Dec 07, 2012 - 7:20 pm
I would like to say some things about caregivers, especially mine. Being a caregiver to someone who has cancer has to be one of the toughest things in the world. My caregiver, my husband, was absolutely the best caregiver in the world. It was truly a fact that I didn’t have cancer, WE had cancer. He was there beside me every step of the way, never missing a single doctor’s appointment or chemo treatment. He would have gone to the radiation room with me if they would have allowed him. He never left my side when I had my surgery except when I was in ICU and they would only let him see me at visiting hours. He had a cot in my step-down room and stayed every night.

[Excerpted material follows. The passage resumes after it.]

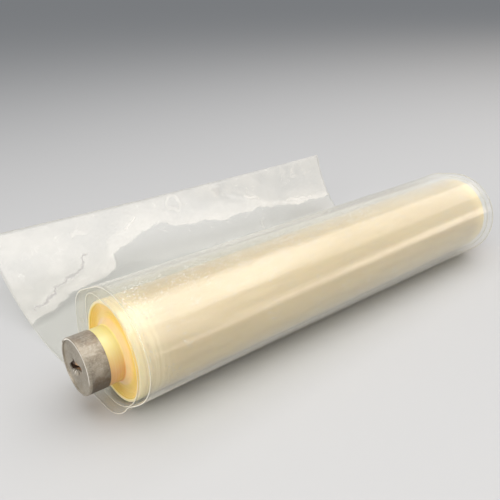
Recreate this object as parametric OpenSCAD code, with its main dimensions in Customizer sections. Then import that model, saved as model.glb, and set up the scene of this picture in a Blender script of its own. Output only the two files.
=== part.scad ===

How he tolerated me at times, I honestly don’t know. I was not always the most pleasant of people. I felt sick from the treatment before surgery—couldn’t even stand the smell of a baking potato. I felt scared out of my mind right before surgery. I felt depressed post-op, when I began to wonder if I would ever come back from the Ivor-Lewis surgery. No matter what my attitude, he was always there, encouraging me, pushing me, making me get up and walk no matter how much I grumbled at him about it, getting me out of the house to just ride around. When I couldn’t sleep, he sat up with me. When I cried, he held me. And, yes, when I was acting like a total witch (feel free to start that word with a b), he just kept on hugging and loving me. When I finally managed to eat my first real meal and keep it down, he was my biggest cheerleader.
He screened my calls, dealing with everything from insurance to work issues. He kept up with my meds, of which there were tons. He kept up with my massive numbers of appointments. In short, he took the total load off my shoulders so that I could focus all of my energy on fighting cancer. To put it simply, he was my rock.
As I said, caregivers are very special. I hope each and every caregiver is appreciated for all they do. I honestly can’t think of a tougher role.